Shanghai was the unfortunate first city in history to suffer the devastation of aerial bombardment. Christian played Jamie Graham, a privileged English schoolboy who, like J.G. Ballard, was born and raised in the British section of Shanghai. (Before World War II, Shanghai had a number of European enclaves.) During the Japanese invasion, Jamie is separated from his parents. He is captured and thrown into a Japanese concentration camp where he survives through ferocious skills he learns from two American prisoners.

When production began on
Empire of the Sun
, the cast had grown to include an impressive list of distinguished actors including Nigel Havers, Miranda Richardson, Joe Pantoliano, and John Malkovich. (It also happened to be Ben Stiller's first movie role as “Dainty”—an imprisoned American!) But it was Christian who dominated the screen for the duration of the 154-minute film. It was a striking, career-making debut, and Christian's performance was the heart and soul of the film. Unlike the typical cherubic child actor, Spielberg needed a child who could compellingly portray a concentration camp survivor.

“I really enjoyed working on that film,” recalled Christian. “The main thing I remember about it is that it was so well organized. Very well planned indeed. And Spielberg was very friendly to me. But at that age, I didn't know what was going on, which was just as well I suppose. Consequently, I wasn't nervous on the set—it didn't even cross my mind.”

Off the set, an English boy stuck in China's largest city was a different story. “There was nothing to do, and everything is very dusty and crowded,” Christian recalled. “There's no color anywhere and the Chinese are always coughing.”

Though Christian was accompanied by his mother during the
production, he called his father whenever possible and David remembered how lonely Christian was during the shoot.

“He looked forward to playing table tennis with cast and crew, particularly with John Malkovich. But on some days, Malkovich refused to play with Christian and I had to console him and explain that grown-ups don't always like to play games with children.”

Once the four-month shoot was finished, Christian was thrilled to be home in England. He told a reporter: “The first thing I did was to head with my sister Louise to the beach and then the local McDonald's. I hated the food in Shanghai.”

When it was released in the U.S. at Christmas in 1987, the film itself received mixed reviews as it sugarcoated the nihilism of Ballard's book. With John Williams' “choir of angels” score, no major American stars, and Spielberg's trademark gloss on a part of World War II unknown to most Americans,
Empire of the Sun
, budgeted at $38 million, grossed only $22 million, making it the biggest bomb of Spielberg's career to date.

Worse,
Empire of the Sun
was released just weeks after Bernardo Bertolucci's masterpiece
The Last Emperor
, a film about the last emperor of China, Pu-yi. Spielberg's similarly titled film invited comparison. Both pictures were set in China. Both were centered on a young boy growing up during war and strife. America's pop director set himself up to be compared to Europe's highbrow film maestro, and the critics responded.
The Last Emperor
swept that year's Academy Awards, winning nine Oscars, including Best Picture and Best Director.

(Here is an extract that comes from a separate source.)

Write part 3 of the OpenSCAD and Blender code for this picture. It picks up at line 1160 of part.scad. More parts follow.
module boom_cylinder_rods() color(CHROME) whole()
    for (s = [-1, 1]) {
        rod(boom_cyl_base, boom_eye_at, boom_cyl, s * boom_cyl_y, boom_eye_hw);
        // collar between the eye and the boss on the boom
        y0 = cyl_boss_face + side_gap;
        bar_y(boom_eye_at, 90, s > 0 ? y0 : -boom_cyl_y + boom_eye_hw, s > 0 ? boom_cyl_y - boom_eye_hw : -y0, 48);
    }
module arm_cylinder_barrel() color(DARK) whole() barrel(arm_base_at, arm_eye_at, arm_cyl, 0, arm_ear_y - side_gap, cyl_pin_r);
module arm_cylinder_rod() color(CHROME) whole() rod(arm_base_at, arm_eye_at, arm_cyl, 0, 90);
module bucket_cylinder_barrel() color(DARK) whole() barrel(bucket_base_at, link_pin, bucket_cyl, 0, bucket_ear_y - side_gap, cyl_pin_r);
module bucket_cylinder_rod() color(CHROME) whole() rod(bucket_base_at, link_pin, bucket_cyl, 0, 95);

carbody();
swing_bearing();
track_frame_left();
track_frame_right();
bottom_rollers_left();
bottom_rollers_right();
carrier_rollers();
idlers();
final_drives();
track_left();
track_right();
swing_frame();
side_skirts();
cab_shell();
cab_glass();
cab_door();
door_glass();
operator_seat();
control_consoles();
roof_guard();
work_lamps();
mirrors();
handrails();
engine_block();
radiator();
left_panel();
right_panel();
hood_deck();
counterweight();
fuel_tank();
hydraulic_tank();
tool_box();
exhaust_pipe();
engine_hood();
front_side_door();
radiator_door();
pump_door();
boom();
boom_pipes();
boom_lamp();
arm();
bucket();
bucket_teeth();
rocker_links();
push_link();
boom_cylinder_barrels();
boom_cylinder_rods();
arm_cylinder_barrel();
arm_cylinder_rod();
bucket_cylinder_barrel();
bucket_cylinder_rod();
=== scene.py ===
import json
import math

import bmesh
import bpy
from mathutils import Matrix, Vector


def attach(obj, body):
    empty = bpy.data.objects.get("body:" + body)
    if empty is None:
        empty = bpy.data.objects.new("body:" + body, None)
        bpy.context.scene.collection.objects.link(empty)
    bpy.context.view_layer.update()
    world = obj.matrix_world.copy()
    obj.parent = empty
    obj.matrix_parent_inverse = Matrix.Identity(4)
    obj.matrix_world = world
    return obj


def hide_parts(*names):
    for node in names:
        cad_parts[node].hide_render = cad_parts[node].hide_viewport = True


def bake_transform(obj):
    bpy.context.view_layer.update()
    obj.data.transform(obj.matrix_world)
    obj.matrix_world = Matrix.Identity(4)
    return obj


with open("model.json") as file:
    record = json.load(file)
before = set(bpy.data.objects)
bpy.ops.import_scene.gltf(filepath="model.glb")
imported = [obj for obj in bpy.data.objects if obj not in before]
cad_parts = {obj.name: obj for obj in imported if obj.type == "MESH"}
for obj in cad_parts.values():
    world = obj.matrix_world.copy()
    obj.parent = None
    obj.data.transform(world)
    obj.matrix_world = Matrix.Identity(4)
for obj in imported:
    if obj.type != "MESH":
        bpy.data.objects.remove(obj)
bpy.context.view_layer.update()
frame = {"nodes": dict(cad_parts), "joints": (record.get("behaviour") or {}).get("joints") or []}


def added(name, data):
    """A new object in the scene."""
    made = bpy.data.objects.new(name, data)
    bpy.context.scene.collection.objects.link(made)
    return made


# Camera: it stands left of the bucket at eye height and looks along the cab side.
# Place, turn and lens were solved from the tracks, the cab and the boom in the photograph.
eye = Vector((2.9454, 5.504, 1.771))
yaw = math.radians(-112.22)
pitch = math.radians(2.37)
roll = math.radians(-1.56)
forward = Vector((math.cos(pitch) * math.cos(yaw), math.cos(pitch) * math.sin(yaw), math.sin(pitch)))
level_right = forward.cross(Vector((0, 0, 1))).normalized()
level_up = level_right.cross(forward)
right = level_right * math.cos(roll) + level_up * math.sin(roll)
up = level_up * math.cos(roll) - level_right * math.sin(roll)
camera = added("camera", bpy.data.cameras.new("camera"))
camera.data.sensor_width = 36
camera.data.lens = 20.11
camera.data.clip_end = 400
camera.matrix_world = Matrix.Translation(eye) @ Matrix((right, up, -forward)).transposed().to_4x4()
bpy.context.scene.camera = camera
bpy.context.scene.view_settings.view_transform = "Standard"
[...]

But most critics, regardless of how they felt about the film, were impressed by Christian's portrayal, from spoiled, privileged private school brat to feral young prisoner in a Japanese prison camp.

Janet Maslin of the
New York Times
wrote, “Mr. Bale takes the film to a different dramatic plane. This fine young actor is eminently able to handle an ambitious and demanding role.”

Roger Ebert,
Chicago Sun-Times
, added, “Kind of a grim poetry that suggests a young Tom Courtenay.”

And Michael Atkinson,
Movieline
, praised, “Bale manages so many strange, heartbreaking, transcendent moments that we are continually caught off guard.”

At the film's London premiere, Christian was presented to Queen Elizabeth II. It was a glitzy affair that made a deep impression on David, who recalled: “Here I was, a nobody from South Africa, and my son was shaking hands with the Queen!”

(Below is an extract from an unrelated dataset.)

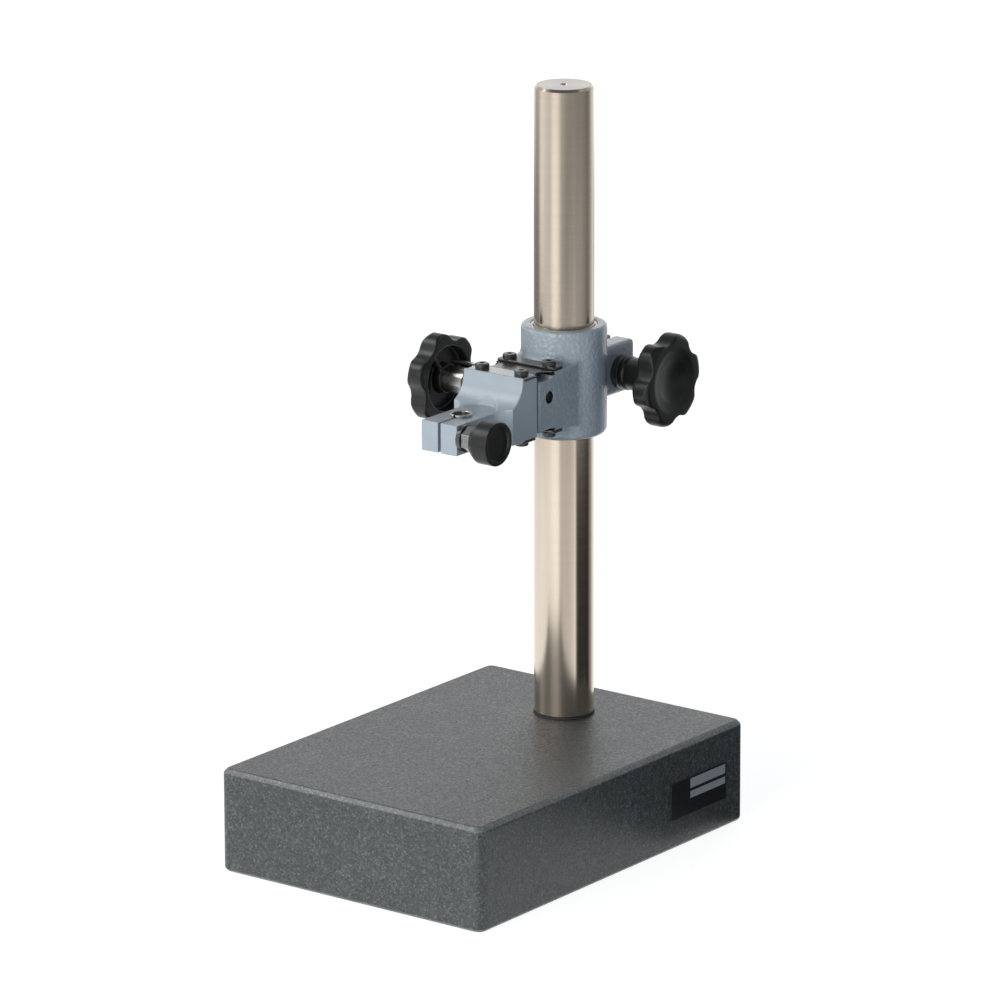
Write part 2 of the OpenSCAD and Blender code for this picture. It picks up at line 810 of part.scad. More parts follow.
module clamp_screw() {
    color(bare_steel)
        bar_x(-ears_w / 2 + clamp_screw_inset, clamp_star_x - clamp_screw_inset, clamp_screw_d,
            clamp_y, clamp_z);
}

module fine_knob() {
    color(black_plastic)
        translate([fine_star_x, shaft_y, shaft_z])
            difference() {
                union() {
                    rotate([0, -90, 0]) star_knob(fine_hub_r, fine_star_angle);
                    // Two ribs in the hollow back that meet the stop pin at the ends of the turn
                    for (side = [-1, 1])
                        rotate([stop_pin_angle + side * stop_rib_angle, 0, 0])
                            box([-star_recess_h - stop_rib_root, fine_hub_r - stop_rib_root,
                                 -stop_rib_w / 2],
                                [-stop_rib_drop, star_recess_r + stop_rib_root, stop_rib_w / 2]);
                }
                translate([over, 0, 0]) rotate([0, -90, 0])
                    cylinder(h = star_recess_h + over, d = shaft_d + 2 * fit);
            }
}

// Shaft with a knob end, a thick collar between knob and bush, a clip groove, the eccentric
// journal and the far journal
module fine_shaft() {
    groove_x0 = clip_x0 - fit;
    neck_x0 = -tongue_w / 2 - neck_gap;
    step_x = tongue_w / 2 + neck_gap;
    color(spring_steel) {
        difference() {
            bar_x(fine_star_x - star_recess_h + shaft_knob_gap, neck_x0, shaft_d, shaft_y, shaft_z);
            difference() {
                bar_x(groove_x0, groove_x0 + clip_t + 2 * fit, shaft_d + over, shaft_y, shaft_z);
                bar_x(groove_x0 - over, groove_x0 + clip_t + over, clip_groove_d, shaft_y, shaft_z);
            }
        }
        bar_x(fine_star_x, boss_end_x - shaft_flange_t - face_gap, shaft_collar_d, shaft_y, shaft_z);
        bar_x(neck_x0, step_x, eccentric_d, shaft_y + eccentric_throw, shaft_z);
        bar_x(step_x, far_journal_end_x, far_journal_d, shaft_y, shaft_z);
    }
}

// Retaining clip that holds the shaft against the inside of the block
module shaft_clip() {
    x1 = clip_x0 + clip_t;
    color(black_steel)
        difference() {
            bar_x(clip_x0, x1, clip_d, shaft_y, shaft_z);
            bar_x(clip_x0 - over, x1 + over, clip_groove_d + 2 * fit, shaft_y, shaft_z);
            box([clip_x0 - over, shaft_y - clip_d, shaft_z - clip_mouth / 2],
                [x1 + over, shaft_y, shaft_z + clip_mouth / 2]);
        }
}

module indicator_arm() {
    top = arm_top_z + over;
    front = boss_front_y - over;
    color(paint_blue_grey)
        difference() {
            union() {
                box([-block_w / 2, arm_face_y, arm_bottom_z], [block_w / 2, arm_back_y, arm_top_z]);
                box([-boss_w / 2, boss_front_y, boss_bottom_z],
                    [boss_w / 2, arm_face_y + over, arm_top_z]);
                // Upright fillets between the boss and the block
                for (sx = [-1, 1])
                    difference() {
                        box([sx > 0 ? boss_w / 2 - over : -block_w / 2,
                             arm_face_y - boss_fillet_r, boss_bottom_z],
                            [sx > 0 ? block_w / 2 : -boss_w / 2 + over,
                             arm_face_y + over, arm_top_z]);
                        translate([sx * block_w / 2, arm_face_y - boss_fillet_r, boss_bottom_z - over])
                            cylinder(h = arm_top_z, r = boss_fillet_r);
                    }
                // Tongue that reaches back over the eccentric
                box([-tongue_w / 2, arm_back_y - over, shaft_z - tongue_h / 2],
                    [tongue_w / 2, tongue_back_y, shaft_z + tongue_h / 2]);
            }
            // Hollow sweep from the ridge down to the top of the boss
            bar_x(-block_w, block_w, 2 * sweep_r, sweep_y, sweep_z);
            box([-block_w, front, sweep_z], [block_w, ridge_front_y, top]);
            box([-block_w, front, boss_top_z], [block_w, sweep_y, top]);
            // Round pocket in the sweep behind the stem
            translate([0, pocket_y, boss_top_z]) cylinder(h = top, r = pocket_r);
            // Seats for the leaves behind the ridge
            box([-block_w, front_seat_y, seat_top_z], [block_w, arm_back_y + over, top]);
            box([-block_w, front_seat_y, arm_bottom_z - over],
                [block_w, arm_back_y + over, seat_bottom_z]);
            // Bore for the stem bush and the slot in front of it
            translate([0, stem_y, boss_bottom_z - over])
                cylinder(h = boss_h + 2 * over, d = stem_bush_d + 2 * fit);
            box([-stem_slot_w / 2, front, boss_bottom_z - over],
                [stem_slot_w / 2, stem_y, boss_top_z + over]);
            // Stem clamp screw: clearance on the right, tapped on the left
            bar_x(0, boss_w, stem_screw_d + 2 * stem_screw_play, stem_screw_y, stem_screw_z);
            bar_x(-boss_w, 0, stem_screw_d + 2 * fit, stem_screw_y, stem_screw_z);
            screw_pair_holes(front_screw_y, seat_top_z, 1, screw_l);
            screw_pair_holes(front_screw_y, seat_bottom_z, -1, screw_l);
            // Slot in the tongue for the eccentric
            for (y = [shaft_y, shaft_y + eccentric_throw])
                bar_x(-tongue_w, tongue_w, eccentric_d + 2 * eccentric_fit, y, shaft_z);
        }
}

// Split bush that closes on the indicator's stem
module stem_bush() {
    bevel = stem_rim_bevel;
    r0 = stem_bore_d / 2;
    r1 = stem_bush_d / 2;
    r2 = stem_rim_d / 2;
    z1 = boss_top_z + stem_rim_h;
    color(bare_steel)
        translate([0, stem_y, 0])
            difference() {
                rotate_extrude()
                    polygon([
                        [r0, boss_bottom_z], [r1, boss_bottom_z], [r1, boss_top_z],
                        [r2, boss_top_z], [r2, z1 - bevel], [r2 - bevel, z1],
                        [r0 + bevel, z1], [r0, z1 - bevel]
                    ]);
                box([-stem_slot_w / 3, -stem_rim_d, boss_bottom_z - over],
                    [stem_slot_w / 3, 0, z1 + over]);
            }
}

module stem_washer() {
    x0 = boss_w / 2;
    color(black_steel)
        difference() {
            bar_x(x0, x0 + stem_washer_t, stem_washer_d, stem_screw_y, stem_screw_z);
            bar_x(x0 - over, x0 + stem_washer_t + over, stem_screw_d + 2 * stem_screw_play,
                stem_screw_y, stem_screw_z);
        }
}

module stem_screw() {
    corner_d = stem_hex_af / cos(30);
    color(bare_steel) {
        bar_x(-boss_w / 2 + stem_screw_end_inset, stem_hex_x, stem_screw_d, stem_screw_y,
            stem_screw_z);
        translate([stem_hex_x, stem_screw_y, stem_screw_z])
            rotate([0, 90, 0]) cylinder(h = stem_hex_l, d = corner_d, $fn = 6);
        bar_x(stem_knob_x, stem_knob_x + stem_spigot_l, stem_spigot_d, stem_screw_y, stem_screw_z);
    }
}

module stem_knob() {
    r = stem_knob_d / 2;
    soft = stem_knob_soft;
    rim_r = r - stem_knob_rim;
    floor_x = stem_knob_l - stem_knob_recess;
    color(black_plastic)
        translate([stem_knob_x, stem_screw_y, stem_screw_z])
            rotate([0, 90, 0])
                difference() {
                    rotate_extrude()
                        polygon(concat(
                            [[0, 0], [r - stem_knob_shoulder, 0], [r, stem_knob_taper]],
                            arc([r - soft, stem_knob_l - soft], soft, 0, 90, 4),
                            [
                                [rim_r, stem_knob_l],
                                [rim_r - stem_knob_recess_draft, floor_x],
                                [0, floor_x]
                            ]
                        ));
                    translate([0, 0, -over])
                        cylinder(h = stem_spigot_l + over, d = stem_spigot_d + 2 * fit);
                }
}

granite_base();
side_plate();
column();
foot_washer();
column_bolt();
bolt_washer();
column_liner();
column_bracket();
upper_leaf();
lower_leaf();
upper_rear_clamp();
lower_rear_clamp();
upper_rear_screws();
lower_rear_screws();
shaft_bush();
stop_pin();
clamp_washer();
clamp_knob();
clamp_screw();
fine_knob();
fine_shaft();
shaft_clip();
indicator_arm();
stem_bush();
upper_front_clamp();
lower_front_clamp();
upper_front_screws();
lower_front_screws();
stem_washer();
stem_knob();
stem_screw();
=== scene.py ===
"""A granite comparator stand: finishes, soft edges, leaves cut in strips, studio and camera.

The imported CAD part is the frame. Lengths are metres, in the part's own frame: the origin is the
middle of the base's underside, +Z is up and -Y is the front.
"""

import json
import math

import bmesh
import bpy
from mathutils import Matrix, Vector


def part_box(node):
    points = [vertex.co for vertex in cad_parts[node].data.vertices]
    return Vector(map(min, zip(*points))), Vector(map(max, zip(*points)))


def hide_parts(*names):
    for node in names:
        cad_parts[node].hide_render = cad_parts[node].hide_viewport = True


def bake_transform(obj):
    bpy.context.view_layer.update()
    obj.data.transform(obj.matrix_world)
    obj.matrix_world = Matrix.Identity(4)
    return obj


MM = 0.001

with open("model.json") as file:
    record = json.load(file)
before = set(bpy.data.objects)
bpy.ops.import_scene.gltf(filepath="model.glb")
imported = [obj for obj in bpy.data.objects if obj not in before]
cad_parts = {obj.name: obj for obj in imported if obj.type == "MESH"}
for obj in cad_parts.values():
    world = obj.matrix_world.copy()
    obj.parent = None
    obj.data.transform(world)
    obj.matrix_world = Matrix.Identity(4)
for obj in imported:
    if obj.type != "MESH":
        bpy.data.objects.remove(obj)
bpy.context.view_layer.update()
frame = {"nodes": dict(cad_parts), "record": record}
nodes = frame["nodes"]

# Camera, fitted to the base's edges in the photograph, whose frame is PHOTO_SIZE pixels wide
PHOTO_SIZE = 1000
CAMERA_AZIMUTH = 37.177
CAMERA_ELEVATION = 15.925
CAMERA_ROLL = -0.186
CAMERA_DISTANCE = 3.076
CAMERA_TARGET = Vector((0, 0, 0.150))
FOCAL_LENGTH_PX = 6706
PRINCIPAL_POINT_PX = (484.329, 534.175)
SENSOR_WIDTH_MM = 36
CLIP_RANGE = (0.1, 40)

# Studio floor: its radius, its own glow, and how white it is under the lamps
FLOOR_RADIUS = 9.0
FLOOR_GLOW = 0.865
FLOOR_WHITE = 0.40

# Fill light from all round at the horizon, and from straight above
FILL_LEVEL = (0.325, 0.370, 0.404)
FILL_ABOVE = (0.100, 0.112, 0.124)

# Lamps: (name, azimuth, elevation, distance, size, watts, colour)
LAMPS = (
    ("key", 4.5, 12, 1.9, 1.0, 27, (1.0, 0.985, 0.96)),
    ("left", -60, 14, 1.8, 0.6, 4, (1.0, 1.0, 1.0)),
    ("back", -152, 16, 2.0, 1.2, 12, (1.0, 1.0, 1.0)),
)

# A round wall of panels that the column and other glossy faces mirror
PANEL_RADIUS = 0.75
PANEL_HEIGHT = 1.50
PANEL_STEPS = 120
PANEL_TINT = (0.985, 0.990, 1.0)
# Its brightness: rows of (height, levels), where the levels are (azimuth round the column, level)
PANEL_ROWS = (
    (0.040, (
        (-180, 0.80), (-143, 0.38), (-88, 0.14), (-76, 0.20), (-59, 0.46), (-38, 0.58), (-19, 0.62),
        (-2, 0.90), (14, 0.70), (27, 0.44), (45, 0.42), (60, 0.47), (76, 0.52), (93, 0.51),
        (112, 0.41), (133, 0.18), (146, 0.22), (159, 0.64), (172, 0.90),
    )),
    (0.125, (
        (-180, 0.80), (-143, 0.42), (-88, 0.26), (-76, 0.36), (-59, 1.10), (-38, 0.82), (-19, 0.66),
        (-2, 0.88), (14, 0.80), (27, 0.46), (45, 0.23), (60, 0.28), (76, 0.35), (93, 0.40),
        (112, 0.35), (133, 0.25), (146, 0.28), (159, 0.48), (172, 0.85),
    )),
    (0.190, (
        (-180, 1.32), (-125, 1.32), (-90, 0.55), (-72, 0.60), (-58, 0.95), (-20, 0.80), (20, 0.55),
        (60, 0.30), (140, 0.20), (165, 0.90),
    )),
    (0.620, (
        (-180, 0.90), (-125, 0.90), (-90, 0.70), (-20, 0.60), (20, 0.45), (60, 0.30), (140, 0.20),
        (165, 0.70),
    )),
    (0.740, (
        (-180, 0.60), (-90, 0.60), (-80, 0.80), (-68, 4.20), (-46, 4.20), (-34, 0.80), (-20, 0.50),
        (60, 0.30), (140, 0.20), (165, 0.50),
    )),
    (1.080, (
        (-180, 0.50), (-90, 0.50), (-80, 0.80), (-68, 4.20), (-46, 4.20), (-34, 0.80), (-20, 0.40),
        (60, 0.25), (140, 0.20), (165, 0.45),
    )),
    (1.200, ((-180, 0.40), (180, 0.40))),
)

# Cards just above the floor, as sectors of a ring: (name, azimuths, radii, levels by azimuth)
CARD_HEIGHT = 0.5 * MM
CARD_STEPS = 24
FLOOR_CARDS = (
    ("dark_card", (80, 176), (0.085, 0.75), (
        (80, 1.00), (86, 0.08), (95, 0.03), (140, 0.03), (152, 0.25), (166, 0.60), (176, 0.95),
    )),
    ("grey_card", (16, 80), (0.22, 0.75), (
        (16, 1.00), (26, 0.70), (62, 0.74), (72, 0.90), (80, 1.05),
    )),
)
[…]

Christian's performance earned him an Outstanding Juvenile Performance citation from the National Board of Review and a Young Artist Award. Christian was considered an odds-on favorite to be nominated for an Oscar, but when the nomination failed to materialize, Christian was relieved. “People are ready for recognition at different ages and I wasn't.”

Empire of the Sun
was my favorite film at the time. I was living in Toronto and belonged to a cappuccino-swilling indie film counterculture; we all dressed like Robert Smith from The Cure and had long outgrown Spielberg movies. But
Empire of the Sun
, with its epic sweep and a subject matter near and dear to my own family history, resonated with me. The bodies of the dead Chinese civilians floating down the river? That brought back to my mind every horrific story my parents had told me about the war. That poor little boy eating potatoes and weevils? I wanted to save him from the Japanese concentration camps!

David was soon making plans for Christian's next film. The
New York Times
reported that Christian had several offers. By March 1988, the
Sunday Express
was reporting that Christian was planning to do a movie with his sister Louise. David had ditched his job to manage his son's career full-time.

But David's post
-Empire
plans were premature. Little did anyone know how Christian would react to the demands of a press junket. By the time Christian found himself in that hotel
room in Paris stabbing an orange in frustration, he had been doing ten hours of interviews a day with few breaks. To promote
Empire
, Christian would complete over 160 interviews with newspapers, television, magazines, and radio. In an almost parallel of the movie, Christian now saw himself as a prisoner, only this time his jail was a hotel room as different reporters were marched in and out.

After the Paris press junket, Christian was pretty confident that he no longer wanted to have anything to do with show business. His movie career seemingly over, Christian retreated to his home in Bournemouth in the south of England, happy to be finished with the movie industry.